Verify local water hardness before purchasing a unit. Most municipal water suppliers publish annual water quality reports that include hardness data. If your property uses well water, a simple test kit ($15–$25) will give you a GPG reading within minutes. Installing a high-end softener in a region with naturally soft water is money poorly spent — the equipment has no real work to do and the ongoing salt cost becomes pure overhead.

Beware of salt-free "conditioners" marketed as water softeners. These devices — also called template-assisted crystallization (TAC) or descaling systems — alter the structure of minerals so they are less likely to form scale, but they do not actually remove hardness ions from the water. They can reduce scale formation in pipes but will not produce the same results in appliances or deliver the sudsy, slippery feel of truly softened water. For properties where hardness is genuinely causing equipment damage, only a true ion exchange softener addresses the root cause.
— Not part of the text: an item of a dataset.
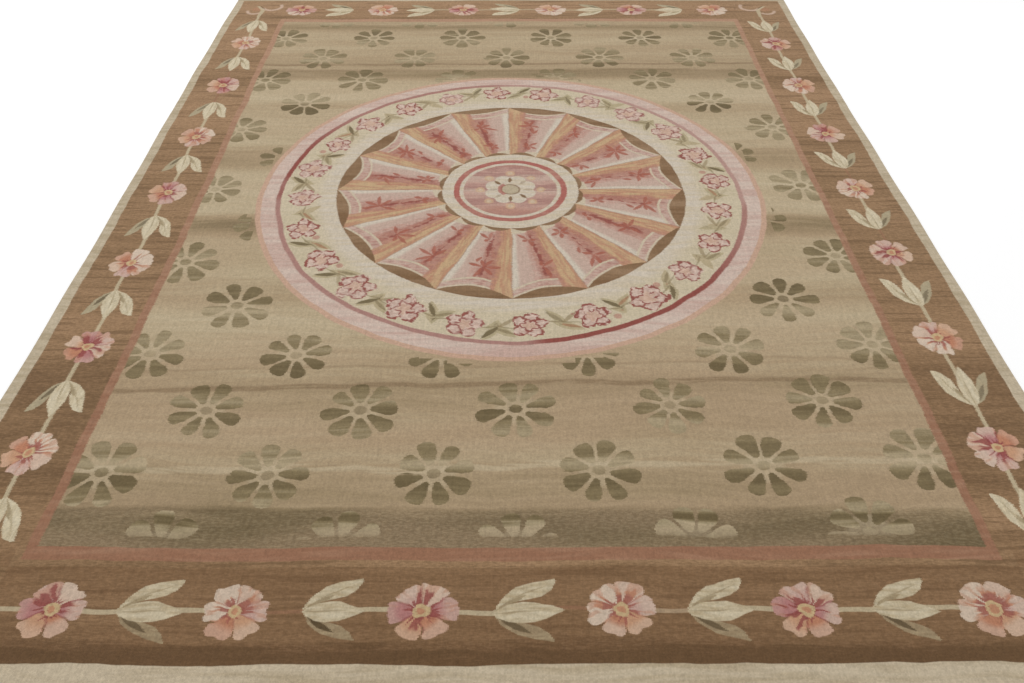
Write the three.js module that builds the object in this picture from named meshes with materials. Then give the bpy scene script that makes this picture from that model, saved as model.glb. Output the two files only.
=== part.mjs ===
import * as THREE from 'three';

// Flat-woven rug lying open on the floor, woven in one piece with its plain edge band.
// Millimetres. +X across the rug, +Y along it, +Z up, origin on the floor under its middle.

const WIDTH = 2743;
const LENGTH = 3658;
const THICKNESS = 3;

// How each edge strays from its straight line: one slow sway from the loom's tension and a
// short ripple. The starts are measured along the edge from the rug's middle.
const EDGES = {
  left: { sway: -8.7, swayLength: 4400, swayStart: 350, ripple: 1.4, rippleLength: 510, rippleStart: 60 },
  right: { sway: -6.5, swayLength: 4200, swayStart: 200, ripple: 1.2, rippleLength: 470, rippleStart: 210 },
  near: { sway: 3.0, swayLength: 2900, swayStart: 300, ripple: 2.2, rippleLength: 610, rippleStart: 90 },
  far: { sway: 3.5, swayLength: 2500, swayStart: -200, ripple: 1.6, rippleLength: 540, rippleStart: 330 },
};

// Soft creases across the rug, left by its storage folds: a positive height is a ridge.
// Each wanders to and fro along its length.
const CREASES = [
  { at: 11, height: -0.8, halfWidth: 16, wander: 5, wanderLength: 1900 },
  { at: 664, height: 1.0, halfWidth: 20, wander: 7, wanderLength: 2300 },
];

// Grid over the top face: equal steps, and finer ones through each crease.
const STEPS_ACROSS = 32;
const STEPS_ALONG = 44;
const CREASE_STATIONS = [-2.4, -1.5, -0.8, 0, 0.8, 1.5, 2.4];
const CREASE_REACH = 3;

const WOVEN_WOOL = new THREE.MeshStandardMaterial({
  name: 'woven wool',
  color: new THREE.Color(0.69, 0.6, 0.47),
  roughness: 0.92,
  metalness: 0,
});

// A sine wave of the given height and length that starts rising at `start`.
function wave(height, length, start, along) {
  return height * Math.sin((2 * Math.PI * (along - start)) / length);
}

// How far an edge lies off its straight line at a place along it.
function stray(edge, along) {
  const sway = wave(edge.sway, edge.swayLength, edge.swayStart, along);
  const ripple = wave(edge.ripple, edge.rippleLength, edge.rippleStart, along);
  return sway + ripple;
}

// The plan position of a point of the cloth, from its straight-edged place (x, y): between
// facing edges the cloth is stretched evenly.
function planPoint(x, y) {
  const left = -WIDTH / 2 + stray(EDGES.left, y);
  const right = WIDTH / 2 + stray(EDGES.right, y);
  const near = -LENGTH / 2 + stray(EDGES.near, x);
  const far = LENGTH / 2 + stray(EDGES.far, x);
  const across = x / WIDTH + 0.5;
  const along = y / LENGTH + 0.5;
  return new THREE.Vector2(left + (right - left) * across, near + (far - near) * along);
}

// Height of the top face: the weave's thickness and a bell-shaped ridge or trough at each crease.
function topHeight(x, y) {
  let height = THICKNESS;
  for (const crease of CREASES) {
    const middle = crease.at + wave(crease.wander, crease.wanderLength, 0, x);
    const off = (y - middle) / crease.halfWidth;
    height += crease.height * Math.exp(-off * off);
  }
  return height;
}

function stationsAcross() {
  const stations = [];
  for (let i = 0; i <= STEPS_ACROSS; i += 1) {
    stations.push((i / STEPS_ACROSS - 0.5) * WIDTH);
  }
  return stations;
}

function isInCrease(y) {
  return CREASES.some((crease) => Math.abs(y - crease.at) < CREASE_REACH * crease.halfWidth);
}

// Equal steps from end to end, replaced by finer ones where a crease runs.
function stationsAlong() {
  const stations = [];
  for (let j = 0; j <= STEPS_ALONG; j += 1) {
    const y = (j / STEPS_ALONG - 0.5) * LENGTH;
    if (!isInCrease(y)) stations.push(y);
  }
  for (const crease of CREASES) {
    for (const station of CREASE_STATIONS) {
      stations.push(crease.at + station * crease.halfWidth);
    }
  }
  return stations.sort((a, b) => a - b);
}

// Grid indices around the rim, counter-clockwise seen from above.
function rimIndices(columns, rows) {
  const rim = [];
  for (let i = 0; i < columns - 1; i += 1) rim.push(i);
  for (let j = 0; j < rows - 1; j += 1) rim.push(j * columns + columns - 1);
  for (let i = columns - 1; i > 0; i -= 1) rim.push((rows - 1) * columns + i);
  for (let j = rows - 1; j > 0; j -= 1) rim.push(j * columns);
  return rim;
}

// One closed sheet: the creased top face, an upright rim and a flat underside.
function rugGeometry() {
  const across = stationsAcross();
  const along = stationsAlong();
  const columns = across.length;
  const rows = along.length;
  const points = [];
  const faces = [];

  for (const y of along) {
    for (const x of across) {
      const plan = planPoint(x, y);
      points.push(new THREE.Vector3(plan.x, plan.y, topHeight(x, y)));
    }
  }
  for (let j = 0; j < rows - 1; j += 1) {
    for (let i = 0; i < columns - 1; i += 1) {
      const corner = j * columns + i;
      faces.push([corner, corner + 1, corner + columns + 1]);
      faces.push([corner, corner + columns + 1, corner + columns]);
    }
  }

  const rim = rimIndices(columns, rows);
  const floorRim = rim.map((index) => {
    points.push(new THREE.Vector3(points[index].x, points[index].y, 0));
    return points.length - 1;
  });
  rim.forEach((top, k) => {
    const next = (k + 1) % rim.length;
    faces.push([top, floorRim[k], floorRim[next]]);
    faces.push([top, floorRim[next], rim[next]]);
  });

  const outline = floorRim.map((index) => new THREE.Vector2(points[index].x, points[index].y));
  for (const [a, b, c] of THREE.ShapeUtils.triangulateShape(outline, [])) {
    faces.push([floorRim[c], floorRim[b], floorRim[a]]);
  }

  const geometry = new THREE.BufferGeometry().setFromPoints(points);
  geometry.setIndex(faces.flat());
  return geometry;
}

// The bounding box's middle is set over the origin, so the swaying edges leave it centred.
function centreOnFloor(geometry) {
  geometry.computeBoundingBox();
  const middle = geometry.boundingBox.getCenter(new THREE.Vector3());
  geometry.translate(-middle.x, -middle.y, 0);
  geometry.computeVertexNormals();
  return geometry;
}

const rug = new THREE.Mesh(centreOnFloor(rugGeometry()), WOVEN_WOOL);
rug.name = 'rug';

const part = new THREE.Group();
part.name = 'aubusson rug';
part.add(rug);

export default part;
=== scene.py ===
"""A flat-woven floral rug lying open on a pale floor. Metres; +X across it, +Y along it, +Z up."""

import math

import bpy
import numpy as np
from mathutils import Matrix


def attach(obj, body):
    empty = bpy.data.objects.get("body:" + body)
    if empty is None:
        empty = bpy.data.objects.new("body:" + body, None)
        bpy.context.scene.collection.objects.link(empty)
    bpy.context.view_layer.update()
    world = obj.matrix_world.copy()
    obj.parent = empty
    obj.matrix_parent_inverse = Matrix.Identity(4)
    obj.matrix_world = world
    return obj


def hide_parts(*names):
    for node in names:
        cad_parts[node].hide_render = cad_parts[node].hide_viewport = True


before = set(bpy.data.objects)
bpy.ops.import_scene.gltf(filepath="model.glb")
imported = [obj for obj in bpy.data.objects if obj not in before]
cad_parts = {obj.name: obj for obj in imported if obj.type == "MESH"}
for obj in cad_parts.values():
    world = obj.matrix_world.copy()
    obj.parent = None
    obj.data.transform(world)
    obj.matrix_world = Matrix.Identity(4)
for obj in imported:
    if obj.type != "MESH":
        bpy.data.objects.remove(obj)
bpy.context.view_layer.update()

# The cloth
WIDTH = 2.743
LENGTH = 3.658
THICKNESS = 0.003
WARP = 0.0032  # from one warp to the next, across the rug
PICK = 0.0013  # from one weft thread to the next, along it
MESH_STEP = 0.02
RIM_STEPS = (0.0, 0.0005, 0.0014, 0.003, 0.006)
RIM_ROUND = 0.003
RIM_FLAT = 0.62  # share of the thickness that stands upright at the rim
CREASE_STEP = 0.006
CREASE_REACH = 3.0  # half widths of fine mesh on each side of a crease
COCKLE_SLOW = 0.00022
COCKLE_QUICK = 0.00014

# Where the finished texture shows the cloth, as shares of its width and height
CHART_ENDS = (0.002, 0.998)  # the rug's near and far end
CHART_TOP = (0.998, 0.252)  # the left and right edge of its top
CHART_UNDER = (0.003, 0.24)  # and of its underside
CHART_RIM = (0.2435, 0.2485)

# How each edge strays from its straight line: a slow sway and a short ripple.
# Columns: sway, sway length, sway start, ripple, ripple length, ripple start.
EDGES = {
    "left": (-0.0087, 4.4, 0.35, 0.0014, 0.51, 0.06),
    "right": (-0.0065, 4.2, 0.2, 0.0012, 0.47, 0.21),
    "near": (0.003, 2.9, 0.3, 0.0022, 0.61, 0.09),
    "far": (0.0035, 2.5, -0.2, 0.0016, 0.54, 0.33),
}

# Storage creases across the rug. Columns: place along it, height, half width, wander, its length.
CREASES = (
    (0.011, -0.0008, 0.016, 0.005, 1.9),
    (0.664, 0.001, 0.02, 0.007, 2.3),
)

# The design's layout, in the straight-edged places the loom gave it
BORDER_X = 1.2175  # middle of the flowered border, at the sides
BORDER_Y = 1.65  # and at the ends
BORDER_PITCH_X = 0.4015
FLOWER_PITCH = 0.411
DAISY_PITCH = 0.408
DAISY_ROW = 0.2158
DAISY_START = 0.023
DAISY_OFFSET = -0.211
MEDALLION = (-0.008, 0.014)
HEART_END = 0.218
WHEEL_END = 0.64
GARLAND_END = 0.905
BORDER_START_X = 1.125
BORDER_START_NEAR = -1.55
BORDER_START_FAR = 1.56
BAND_NEAR = -1.7725  # where the plain edge band starts at the near end
# Boxes, each as left, right, near and far: the edge band's inner line, and the stripe's two
BAND = (-1.3375, 1.3375, BAND_NEAR, 1.767)
STRIPE_INNER = (-1.083, 1.073, -1.49, 1.505)
STRIPE_OUTER = (-1.108, 1.096, -1.525, 1.536)
SOFT = 0.0026  # how far one colour blends into the next
SHARP = 0.0001  # the same for a plain yes or no
TURN = 2 * math.pi
EIGHTH_TURN = TURN / 8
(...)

Factor in the kitchen ROI and bathroom ROI calculus when evaluating a softener installation. In properties where you are already upgrading kitchens or bathrooms, pairing those renovations with a softener protects your fixture investment from hard-water degradation. New faucets, showerheads, and appliances installed into hard water will show scale damage within two to three years, materially shortening the useful life of improvements that drive appraisal value. Similarly, if you are pursuing value-add strategies like basement finishing, an attic conversion, or a room addition that add plumbing runs, installing a softener before the new lines go in is far cheaper than retrofitting one later.

Ask an Investor

The Takeaway

A water softener is a targeted infrastructure investment that pays its way through deferred equipment replacement and reduced maintenance friction rather than through direct appraisal impact. In markets where municipal water runs hard — the Southwest, Midwest, and much of the Southeast — it belongs in the standard capital expenditure checklist for any property built before 2000. In soft-water markets, it is optional comfort. Run the local hardness numbers before committing, size the unit correctly, and treat the ongoing salt cost as part of your operating expense line just as you would HVAC filter replacements or pest control.